▸ **PROBLEM DETAILS**: Within the records below, reproduce without change the lines from the line that has "with BuildSketch(section) as" through the line that has "obj.matrix_world = world", and only those.

-- Start PROVIDED DATA --

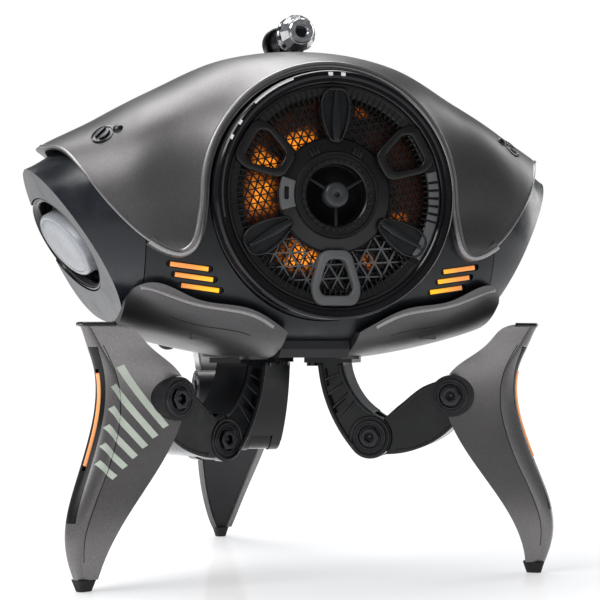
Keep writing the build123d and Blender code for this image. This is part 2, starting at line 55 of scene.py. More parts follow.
ARM_HALF = 7.8            # side faces of the upper arm
EAR_HALF = 17.2           # outer faces of the claw's pivot ears
PIN_R = 2.19              # shank of a hinge bolt
SLIT_ROWS = ((48.4, 108.4), (46.6, 104.9), (44.2, 101.3))
SLIT_TILT = 8.0
OVAL_CENTRE = (-34.0, 3.0)
OVAL_TILT = 18.0
SCREW_X = 75.0            # shoulder screws, sideways and round the shell's section
SCREW_TURN = 2.30
AUX_X = 21.2              # places along the rear panel
KEYS_X = (-5, 7)


# ---------------------------------------------------------------- frames
def local_frame(origin, x_dir, z_dir):
    """Matrix from a local frame in millimetres to the row frame in metres."""
    z = Vector(z_dir).normalized()
    x = Vector(x_dir)
    x = (x - z * x.dot(z)).normalized()
    y = z.cross(x)
    turn = Matrix((x, y, z)).transposed().to_4x4()
    return Matrix.Translation(Vector(origin) * MM) @ turn @ Matrix.Scale(MM, 4)


def front_frame(depth):
    """Faces the viewer, with its origin on the grille's axis, this far behind the front."""
    return local_frame((0, FRONT_Y + depth, RING_Z), (1, 0, 0), (0, -1, 0))


def leg_frame(leg, side=0.0):
    """A leg's own plane: x outwards from the tripod's axis, y up, z to the leg's side."""
    a = math.radians(LEGS[leg])
    out = Vector((math.cos(a), math.sin(a), 0))
    normal = Vector((math.sin(a), -math.cos(a), 0))
    origin = Vector((0, TRIPOD_Y, 0)) + normal * side
    return local_frame(origin, out, normal)


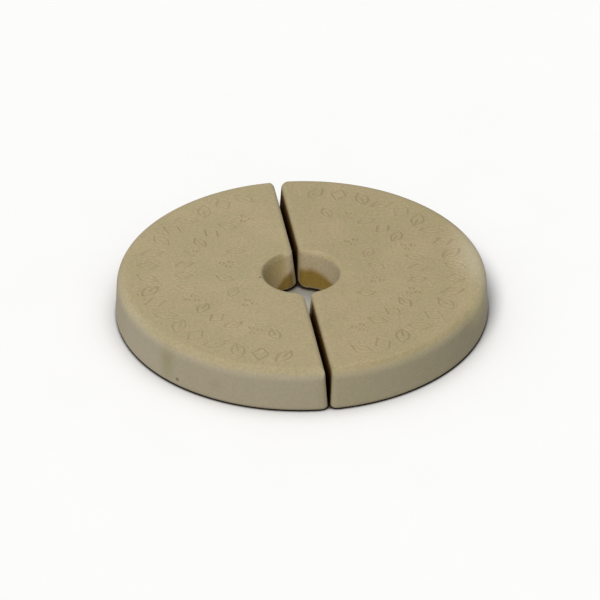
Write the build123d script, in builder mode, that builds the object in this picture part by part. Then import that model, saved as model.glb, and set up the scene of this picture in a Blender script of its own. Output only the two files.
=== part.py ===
from build123d import *
import os
from math import cos, radians, sin, tan

# A crock weight: two unglazed stoneware half-rings that lie side by side on the food in a
# fermentation crock and hold it under the brine. Together they make a thick round disc with a
# finger hole in the middle. The two are castings from one mould, turned to face each other.
# The origin is the middle of the foot, +Z is up, and the split between the halves runs along Y.

# Driving dimensions, in millimetres and degrees
OUTER_DIAMETER = 222.0  # of the pair, at the foot
THICKNESS = 26.0
HOLE_DIAMETER = 41.6  # at the foot
WALL_DRAFT = 3.4  # every wall leans away from the mould, so each half is widest at its foot
SPLIT_GAP = 0.8  # between the feet of the halves

SHOULDER_ROUND = 7.0  # over the outer top edge
RIM_ROUND = 3.2  # over the top edges of the split face and the hole
FOOT_CHAMFER = 1.2  # the sharp edge of the foot is sponged off
SHOULDER_CLEARANCE = 0.02  # the shoulder's turned form stands off the wall and the top by this

# How each half lies: its turn about +Z, then the plan rounds of its four corners at the foot, in
# order along its own split face: at the outer wall, at the hole, at the hole and at the outer
# wall. The corners are rubbed down by hand, so they aren't all alike.
HALVES = {
    "left_half_weight": (180, (7.5, 8.0, 9.0, 5.0)),
    "right_half_weight": (0, (5.0, 8.0, 9.0, 7.5)),
}

os.makedirs("parts", exist_ok=True)

outer_radius = OUTER_DIAMETER / 2
hole_radius = HOLE_DIAMETER / 2

for name, (turn, corner_rounds) in HALVES.items():
    # In the half's own plane, +X leads from the split into the half and +Y runs along the split.
    into_half = Vector(cos(radians(turn)), sin(radians(turn)), 0)
    foot = Plane(origin=(0, 0, 0), x_dir=into_half, z_dir=(0, 0, 1))
    section = Plane(origin=(0, 0, 0), x_dir=into_half, z_dir=-foot.y_dir)

    with BuildPart() as half_weight:
        with BuildSketch(foot) as outline:
            Circle(outer_radius)
            Circle(hole_radius, mode=Mode.SUBTRACT)
            with Locations((SPLIT_GAP / 2, 0)):
                Rectangle(
                    outer_radius,
                    OUTER_DIAMETER,
                    align=(Align.MIN, Align.CENTER),
                    mode=Mode.INTERSECT,
                )
            corners_along_split = (-outer_radius, -hole_radius, hole_radius, outer_radius)
            for along_split, corner_round in zip(corners_along_split, corner_rounds):
                corner = outline.vertices().sort_by_distance((0, along_split))[0]
                fillet(corner, corner_round)
        extrude(amount=THICKNESS, taper=WALL_DRAFT)
        fillet(half_weight.faces().sort_by(Axis.Z)[-1].edges(), RIM_ROUND)
        chamfer(half_weight.faces().sort_by(Axis.Z)[0].edges(), FOOT_CHAMFER)

        with BuildSketch(section) as turned_form:
            top = THICKNESS + SHOULDER_CLEARANCE
            foot_reach = outer_radius + SHOULDER_CLEARANCE
            top_reach = foot_reach - top * tan(radians(WALL_DRAFT))
            with BuildLine():
                Polyline((0, 0), (foot_reach, 0), (top_reach, top), (0, top), close=True)
            make_face()
            shoulder = turned_form.vertices().sort_by_distance((top_reach, top))[0]
            fillet(shoulder, SHOULDER_ROUND)
        revolve(axis=Axis.Z, mode=Mode.INTERSECT)

    half_weight.part.label = name
    export_step(half_weight.part, f"parts/{name}.step")
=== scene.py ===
from math import atan2, ceil, cos, exp, pi, radians, sin, sqrt, tan
from random import Random

import bpy
from mathutils import Matrix, Vector, noise
from mathutils.geometry import delaunay_2d_cdt
from mathutils.kdtree import KDTree


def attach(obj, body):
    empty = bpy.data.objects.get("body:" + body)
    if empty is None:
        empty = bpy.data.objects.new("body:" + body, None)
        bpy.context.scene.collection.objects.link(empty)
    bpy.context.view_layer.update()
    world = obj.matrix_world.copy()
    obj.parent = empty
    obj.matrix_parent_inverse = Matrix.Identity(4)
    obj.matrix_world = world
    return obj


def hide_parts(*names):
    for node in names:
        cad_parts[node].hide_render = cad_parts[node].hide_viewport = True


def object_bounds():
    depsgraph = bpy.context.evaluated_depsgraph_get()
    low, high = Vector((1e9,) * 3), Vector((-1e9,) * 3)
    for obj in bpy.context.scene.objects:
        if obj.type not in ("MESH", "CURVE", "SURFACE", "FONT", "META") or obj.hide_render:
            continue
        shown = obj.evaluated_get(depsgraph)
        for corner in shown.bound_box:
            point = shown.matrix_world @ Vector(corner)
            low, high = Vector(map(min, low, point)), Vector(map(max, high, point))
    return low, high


# A crock weight: two unglazed stoneware half-rings, cast in one mould, pressed with rows of leaves,
# lozenges and berries, and laid side by side. Each half is modelled closely here, from the foot to
# the pressed lines on its top, inside the outline of its plain solid in the frame.

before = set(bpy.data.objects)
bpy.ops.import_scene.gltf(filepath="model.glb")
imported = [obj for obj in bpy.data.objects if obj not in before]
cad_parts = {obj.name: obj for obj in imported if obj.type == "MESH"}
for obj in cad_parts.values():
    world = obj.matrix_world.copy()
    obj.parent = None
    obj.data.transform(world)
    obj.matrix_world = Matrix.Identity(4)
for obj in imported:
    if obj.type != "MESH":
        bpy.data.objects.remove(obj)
cad_low, cad_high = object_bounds()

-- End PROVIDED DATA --

▸ **RESULT OF THIS EXERCISE**:
        with BuildSketch(section) as turned_form:
            top = THICKNESS + SHOULDER_CLEARANCE
            foot_reach = outer_radius + SHOULDER_CLEARANCE
            top_reach = foot_reach - top * tan(radians(WALL_DRAFT))
            with BuildLine():
                Polyline((0, 0), (foot_reach, 0), (top_reach, top), (0, top), close=True)
            make_face()
            shoulder = turned_form.vertices().sort_by_distance((top_reach, top))[0]
            fillet(shoulder, SHOULDER_ROUND)
        revolve(axis=Axis.Z, mode=Mode.INTERSECT)

    half_weight.part.label = name
    export_step(half_weight.part, f"parts/{name}.step")
=== scene.py ===
from math import atan2, ceil, cos, exp, pi, radians, sin, sqrt, tan
from random import Random

import bpy
from mathutils import Matrix, Vector, noise
from mathutils.geometry import delaunay_2d_cdt
from mathutils.kdtree import KDTree


def attach(obj, body):
    empty = bpy.data.objects.get("body:" + body)
    if empty is None:
        empty = bpy.data.objects.new("body:" + body, None)
        bpy.context.scene.collection.objects.link(empty)
    bpy.context.view_layer.update()
    world = obj.matrix_world.copy()
    obj.parent = empty
    obj.matrix_parent_inverse = Matrix.Identity(4)
    obj.matrix_world = world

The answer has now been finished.